Evidentemente si è consentita l'autorizzazione ad impianti di nuova produzione quando già si sapeva che avrebbero sforato sulla quota di emissioni e che quindi il pubblico si sarebbe dovuto accollare le spese per l'acquisto delle quote sul mercato dei crediti di carbonio. E lo si è fatto senza considerare l'efficienza di questi impianti in termini di emissione di Co2.
Ora, a parte il fatto che sembra un po' tardi per fare recriminazioni, dato che come sostiene la portavoce della Commisione Ue, Barbara Hellfrich, interpellata a proposito di una lettera del premier Silvio Berlusconi al presidente dell'esecutivo europeo Barroso, «i tetti sono stati definiti e adottati dalla commissione attraverso un processo basato sulla legislazione europea e non sono rinegoziabili». Va aggiunto anche che l'Italia fa un po' sorridere, per non dire di peggio, dato che nello stesso momento in cui scrive all'Ue quella lettera la Prestigiacomo va a New York a dire che bisogna tagliare la CO2 del 25 - 40% e Berlusconi - che giusto ieri ha detto di condividere in pieno il pensiero di Obama e che avrebbe detto Gquello che voleva dire lui» - va all'Onu ad illustrare la posizione del G8 che chiede di tagliare l'80%...
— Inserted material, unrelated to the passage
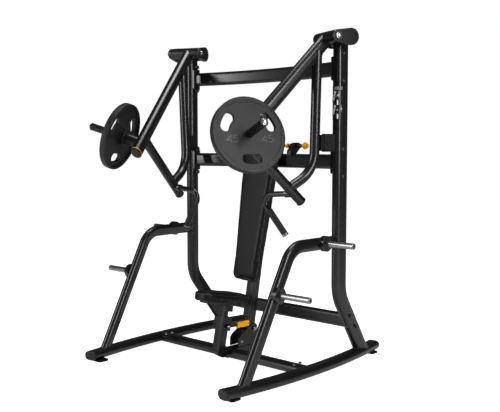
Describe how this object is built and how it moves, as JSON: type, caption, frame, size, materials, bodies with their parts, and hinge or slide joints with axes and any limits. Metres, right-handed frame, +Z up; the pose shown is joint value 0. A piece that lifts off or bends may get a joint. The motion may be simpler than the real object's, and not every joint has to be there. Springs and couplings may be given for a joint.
{
  "type": "chest press machine",
  "caption": "Plate-loaded vertical chest press with converging swing arms, adjustable seat, tilting backrest and plate storage horns.",
  "frame": {"origin": "floor level under the centre of the overall box", "axes": "+Z up, -Y towards the front where the user faces, +X to the machine's right seen from the front"},
  "size_m": [1.8, 1.5294, 2.135],
  "materials": {
    "frame_black": "satin textured powder coat",
    "cap_black": "satin moulded",
    "rubber": "matt",
    "chrome": "polished",
    "horn_black": "satin",
    "steel": "brushed",
    "grip_rubber": "fine ribbed",
    "accent_yellow": "gloss",
    "plate_grey": "satin enamel",
    "vinyl": "grained vinyl",
    "board": "painted"
  },
  "bodies": {
    "frame": {"back_bracket": "frame_black", "base_cross_tube": "frame_black", "base_spine": "frame_black", "beam_flanges": "frame_black", "left_base_rail": "frame_black", "left_front_leg": "frame_black", "left_pivot_bracket": "frame_black", "left_pivot_shaft": "steel", "left_stop_block": "frame_black", "left_storage_collars": "frame_black", "left_storage_horns": "chrome", "left_upright": "frame_black", "lower_beam": "frame_black", "middle_beam": "frame_black", "rack_guide": "frame_black", "rail_caps": "cap_black", "rail_feet": "rubber", "right_base_rail": "frame_black", "right_front_leg": "frame_black", "right_pivot_bracket": "frame_black", "right_pivot_shaft": "steel", "right_stop_block": "frame_black", "right_storage_collars": "frame_black", "right_storage_horns": "chrome", "right_upright": "frame_black", "seat_socket": "frame_black", "stop_rubbers": "rubber", "upper_beam": "frame_black"},
    "right_arm": {"right_arm_sleeve": "frame_black", "right_arm_front_tube": "frame_black", "right_arm_lower_tube": "frame_black", "right_arm_rear_tube": "frame_black", "right_arm_horn": "horn_black", "right_arm_caps": "cap_black", "right_handle": "frame_black", "right_handle_grip": "grip_rubber", "right_handle_end": "chrome"},
    "left_arm": {"left_arm_sleeve": "frame_black", "left_arm_front_tube": "frame_black", "left_arm_lower_tube": "frame_black", "left_arm_rear_tube": "frame_black", "left_arm_horn": "horn_black", "left_arm_caps": "cap_black", "left_handle": "frame_black", "left_handle_grip": "grip_rubber", "left_handle_end": "chrome"},
    "right_plate": {"right_weight_plate": "plate_grey"},
    "left_plate": {"left_weight_plate": "plate_grey"},
    "seat": {"seat_post": "frame_black", "seat_plate": "frame_black", "seat_pad": "vinyl"},
    "seat_lever": {"seat_lever": "frame_black", "lever_grip": "accent_yellow"},
    "backrest": {"back_post": "frame_black", "back_board": "board", "back_pad": "vinyl", "back_rack": "frame_black"},
    "pull_knob": {"pull_pin": "steel", "pull_knob": "accent_yellow"}
  },
  "joints": [
    {"name": "right_arm_swing", "type": "hinge", "parent": "frame", "child": "right_arm", "pos_m": [0.632, 0.153, 2.083], "axis": [-0.9299, 0.3678, 0], "range_deg": [0, 45]},
    {"name": "left_arm_swing", "type": "hinge", "parent": "frame", "child": "left_arm", "pos_m": [-0.632, 0.153, 2.083], "axis": [-0.9299, -0.3678, 0], "range_deg": [0, 45]},
    {"name": "right_plate_slide", "type": "slide", "parent": "right_arm", "child": "right_plate", "axis": [0.8727, -0.386, 0.2991], "range_m": [0, 0.205]},
    {"name": "left_plate_slide", "type": "slide", "parent": "left_arm", "child": "left_plate", "axis": [-0.8727, -0.386, 0.2991], "range_m": [0, 0.205]},
    {"name": "seat_height", "type": "slide", "parent": "frame", "child": "seat", "axis": [0, 0.2162, 0.9764], "range_m": [-0.012, 0.08]},
    {"name": "seat_lever_lift", "type": "hinge", "parent": "frame", "child": "seat_lever", "pos_m": [0.048, -0.13354, 0.23212], "axis": [1, 0, 0], "range_deg": [0, 15], "stiffness_Nm_per_rad": 3, "springref_deg": -20.05},
    {"name": "backrest_tilt", "type": "hinge", "parent": "frame", "child": "backrest", "pos_m": [0, 0.137, 0.172], "axis": [1, 0, 0], "range_deg": [0, 5]},
    {"name": "pull_knob_out", "type": "slide", "parent": "frame", "child": "pull_knob", "axis": [1, 0, 0], "range_m": [0, 0.014], "stiffness_N_per_m": 500, "springref_m": -0.01}
  ]
}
Appare assolutamente fuori luogo che mentre si discute a New York per trovare la via di un accordo per il vertice che si terrà a dicembre a Copenhagen e mentre le dichiarazioni di tutti i capi di stato e di governo sono concordi sulla necessità di intervenire subito per evitare una catastrofe, dal nostro governo arrivino segnali di freno nei confronti addirittura di quanto prevede il protocollo di Kyoto, che appunto a Copenhagen dovrà essere riscritto per il dopo 2012 in maniera più stringente.
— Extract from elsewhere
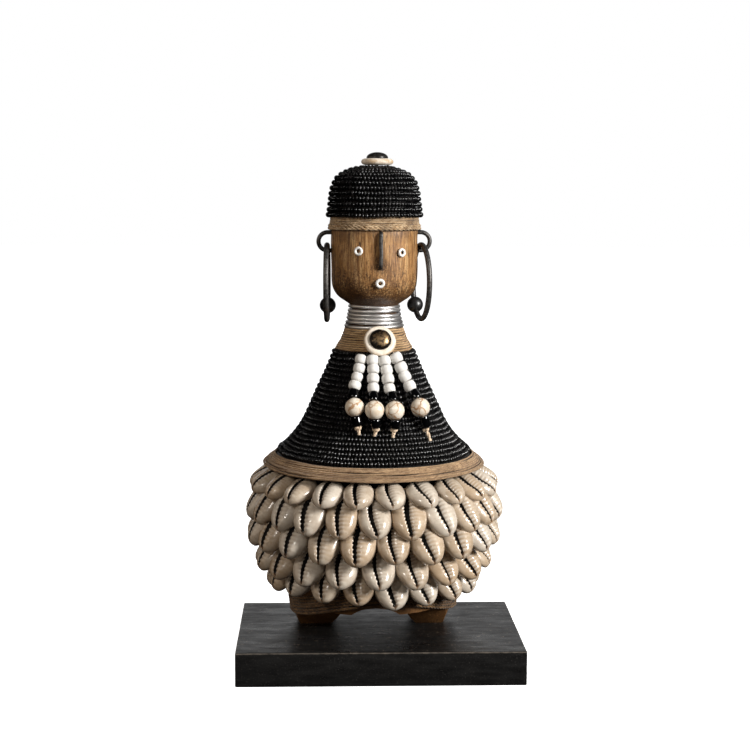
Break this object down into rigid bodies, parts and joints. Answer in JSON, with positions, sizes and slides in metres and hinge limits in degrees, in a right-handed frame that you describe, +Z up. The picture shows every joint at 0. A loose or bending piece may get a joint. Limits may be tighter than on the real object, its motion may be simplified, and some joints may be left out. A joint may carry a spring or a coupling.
{
  "type": "namji doll",
  "caption": "Carved wooden doll on a black board, dressed in wound bead strands, jute cord and rows of cowrie shells, with hoop earrings and bead tassels.",
  "frame": {"origin": "centre of the board's flat underside", "axes": "+Z up through the doll, -Y towards the board's front edge, +X to the right seen from the front"},
  "size_m": [0.152, 0.1375, 0.2763],
  "materials": {
    "painted_board": "brushed black paint, satin, with scuffs",
    "steel": "plain zinc-plated",
    "carved_wood": "hand-carved, oiled, darker stain towards one side",
    "jute": "twisted natural cord",
    "black_glass": "glossy opaque beads",
    "aluminium_wire": "bright wire",
    "bone": "cut bone, satin",
    "antique_brass": "antique, worn on the dome",
    "black_metal": "glossy black",
    "iron_wire": "dark annealed wire",
    "white_glass": "matte opaque beads",
    "veined_stone": "polished cream stone with tan veins",
    "bead_thread": "waxed cotton thread",
    "cowrie_shell": "glossy ivory shell with a dark toothed slit"
  },
  "bodies": {
    "doll": {"plinth": "painted_board", "base_screw_left": "steel", "base_screw_right": "steel", "carved_figure": "carved_wood", "headband_cord": "jute", "collar_cord": "jute", "brim_cord": "jute", "hem_cord": "jute", "cap_beads": "black_glass", "robe_beads": "black_glass", "neck_wire": "aluminium_wire", "brooch_ring": "bone", "crown_ring": "bone", "brooch_tack": "antique_brass", "crown_tack": "black_metal", "nose_bar": "iron_wire", "ear_wire_left": "iron_wire", "ear_wire_right": "iron_wire", "eye_bead_left": "white_glass", "eye_bead_right": "white_glass", "mouth_bead": "white_glass", "cowrie_row_1": "cowrie_shell", "cowrie_row_2": "cowrie_shell", "cowrie_row_3": "cowrie_shell", "cowrie_row_4": "cowrie_shell", "cowrie_row_5": "cowrie_shell"},
    "earring_left": {"earring_left": "iron_wire", "earring_bead_left": "black_glass"},
    "earring_right": {"earring_right": "iron_wire", "earring_bead_right": "black_glass"},
    "strand_1": {"strand_1_thread": "bead_thread", "strand_1_white_beads": "white_glass", "strand_1_black_bead_upper": "black_glass", "strand_1_stone_ball": "veined_stone", "strand_1_black_bead_lower": "black_glass"},
    "strand_2": {"strand_2_thread": "bead_thread", "strand_2_white_beads": "white_glass", "strand_2_black_bead_upper": "black_glass", "strand_2_stone_ball": "veined_stone", "strand_2_black_bead_lower": "black_glass"},
    "strand_3": {"strand_3_thread": "bead_thread", "strand_3_white_beads": "white_glass", "strand_3_black_bead_upper": "black_glass", "strand_3_stone_ball": "veined_stone", "strand_3_black_bead_lower": "black_glass"},
    "strand_4": {"strand_4_thread": "bead_thread", "strand_4_white_beads": "white_glass", "strand_4_black_bead_upper": "black_glass", "strand_4_stone_ball": "veined_stone", "strand_4_black_bead_lower": "black_glass"}
  },
  "joints": [
    {"name": "earring_left_swing", "type": "hinge", "parent": "doll", "child": "earring_left", "pos_m": [-0.02804, 0.01206, 0.2234], "axis": [0.9989, -0.0471, 0], "range_deg": [-70, 70]},
    {"name": "earring_right_swing", "type": "hinge", "parent": "doll", "child": "earring_right", "pos_m": [0.02344, 0.01774, 0.2234], "axis": [0.9646, 0.2639, 0], "range_deg": [-70, 70]},
    {"name": "strand_1_lift", "type": "hinge", "parent": "doll", "child": "strand_1", "pos_m": [-0.00941, -0.01091, 0.16937], "axis": [-0.9641, 0.2657, 0], "range_deg": [0, 60]},
    {"name": "strand_2_lift", "type": "hinge", "parent": "doll", "child": "strand_2", "pos_m": [-0.00369, -0.01184, 0.1693], "axis": [-0.9986, 0.052, 0], "range_deg": [0, 60]},
    {"name": "strand_3_lift", "type": "hinge", "parent": "doll", "child": "strand_3", "pos_m": [0.00193, -0.01178, 0.16889], "axis": [-0.9876, -0.1567, 0], "range_deg": [0, 60]},
    {"name": "strand_4_lift", "type": "hinge", "parent": "doll", "child": "strand_4", "pos_m": [0.00715, -0.00985, 0.17025], "axis": [-0.9342, -0.3568, 0], "range_deg": [0, 60]}
  ]
}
Quando da uno studio sulle conseguenze per la competitività dall'applicazione dei limiti di emissione a livello europeo sulle industrie coinvolte emerge che non si è rilevato alcun danno e anzi si è ottenuto- semmai- qualche beneficio sia per la maggiore efficienza raggiunta sia per il fatto che in un mercato globale- come quello che si prospetta- in cui le emissioni di Co2 hanno un prezzo le industrie che già sono sottoposte a limiti alle emissioni sarebbero avvantaggiate .
Lo studio, The Effects of EU Climate Legislation on Business Competitiveness, è stato pubblicato da The Climate Group e commissionato dal German Marshall Fund degli Stati Uniti, interessati a capire su quali conseguenze avesse per l'industria l'applicazione della direttiva Ets.
Ebbene le conseguenze paiono essere del tutto positive.
Grazia Francescato, Portavoce nazionale dei Verdi ed esponente di Sinistra e Libertà interviene sul tema: «E' una vergogna che Berlusconi cerchi di franare l'Unione europea nella lotta ai cambiamenti climatici. Invece di tentare sottobanco di rivedere i tetti di emissione, il governo italiano dovrebbe finalmente dotarsi di uno ‘straccio di strategia' per lo storico incontro di Copenaghen, strategia che ancora non è stata nemmeno abbozzata e che, come al solito ci vede ultimi ed isolati in Europa. Proprio quando dal summit di New York l'emergenza climatica balza in cima all'agenda mondiale, grazie alle parole di Obama e di Ban Ki Moon, il Presidente del Consiglio italiano, nemmeno presente al vertice sul clima, chiede irresponsabilmente al presidente della Commissione Ue Barroso di ridurre i tetti di emissione di Co2».
"Mentre, ormai da più parti, si chiede con insistenza di ridurre l'utilizzo del carbone, di promuovere le energie rinnovabili e efficienza energetica e di incentivare una mobilità veramente sostenibile, il governo recita il ruolo della bella addormentata, senza nemmeno un provvedimento concreto - ha concluso la Francescato -. Si tratta di una politica miope e dannosa che, oltre a lasciarci ultimi rispetto alla promozione ed alla ricerca dell'energia del futuro, rischia di far perdere al nostro Paese il treno della ‘green economy' che sarà il principale asset economico di un futuro ormai sempre più vicino".